When Dr. Steven Miles saw the notorious photos of torture victims in Abu Ghraib, a few questions kept bothering him: Where was the medical staff in all of this? And why didn’t they report the abuse?
 
The noted University of Minnesota professor of medicine and bioethics went looking for answers. 
 
“I wanted to understand how the government shut down the medical staff,” he said. “What I found instead was they didn’t. The government built the doctors and the psychologists into the system of interrogational torture throughout the entire War on Terror detention system.”
 
The ACLU was critical to reaching that understanding. The ACLU filed a series of Freedom of Information Act requests against the government that led to reams and reams of documents, including medical records. Those documents were redacted and released through a photocopying process that made it impossible to search the PDFs using text recognition.
 
Dr. Miles spent two years hand-indexing nearly 70,000 documents, including medical records and death certificates, painstakingly matching detainee deaths with dates and locations. He discovered suspicious things like a young man dying of a heart attack at age 26, unreported deaths, and backdated certificates that violated international law conventions for reporting deaths in war prisons. 
 
“Lawyers know how to read legal documents. It takes a doctor to read a death certificate.

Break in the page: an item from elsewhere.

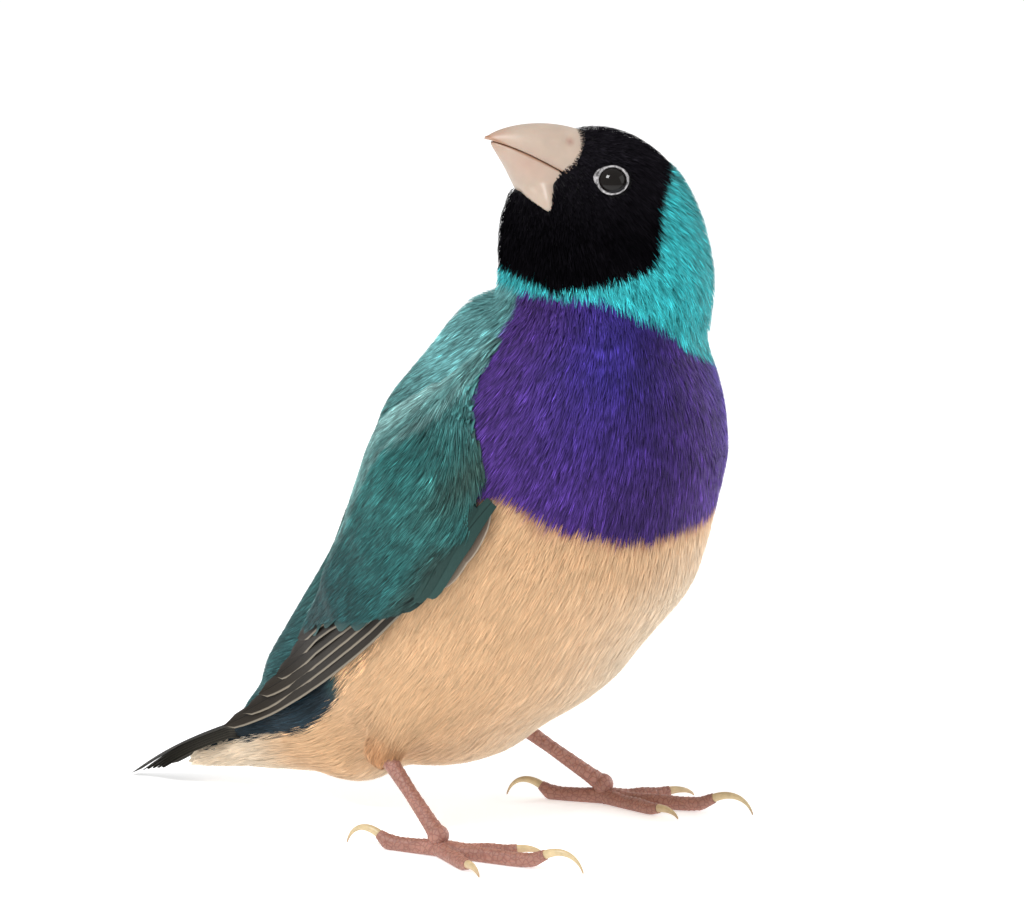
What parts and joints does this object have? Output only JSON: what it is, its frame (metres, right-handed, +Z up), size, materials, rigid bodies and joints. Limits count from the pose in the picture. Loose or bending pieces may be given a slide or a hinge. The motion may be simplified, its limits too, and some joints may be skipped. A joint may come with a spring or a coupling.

It’s a subtle document. Sometimes it’s what’s there, and sometimes, it’s what’s not there,” he said.
 
Dr. Miles turned his findings into numerous articles, the book "Oath Betrayed: Torture, Medical Complicity, and the War on Terror," and a public database at the university’s Human Rights Library. 
 
He hopes that showing how doctors are built into the world’s torture machines will create pressure and increased accountability, and prevent doctors from participating.
 
This same commitment to human rights and civil liberties, which he’s carried through a career spent helping the marginalized, undergirds his support for ACLU-MN. He serves on the Foundation Board, and he and his partner Jolene Gitis have offered a generous matching gift that they hope will encourage a new generation of major donors.
 
They’ll match 15 gifts of $5,000 or more that are given by new donors or those who are new to giving above the $1,000 level. The total matching opportunity is $75,000. Please call Judy at (651) 529-1695 for information.
 
“Civil rights – including the freedom of the press or teaching or religion, the freedom to move, to choose the country you go to, or to have control over one’s reproductive life – must be defended,” Dr. Miles said. “Attacking civil rights is precisely how disparities of wealth, power, and life opportunities are created and sustained. Since property can be taken away and concentrated among the very few, it’s extremely important we keep civil rights available to all.”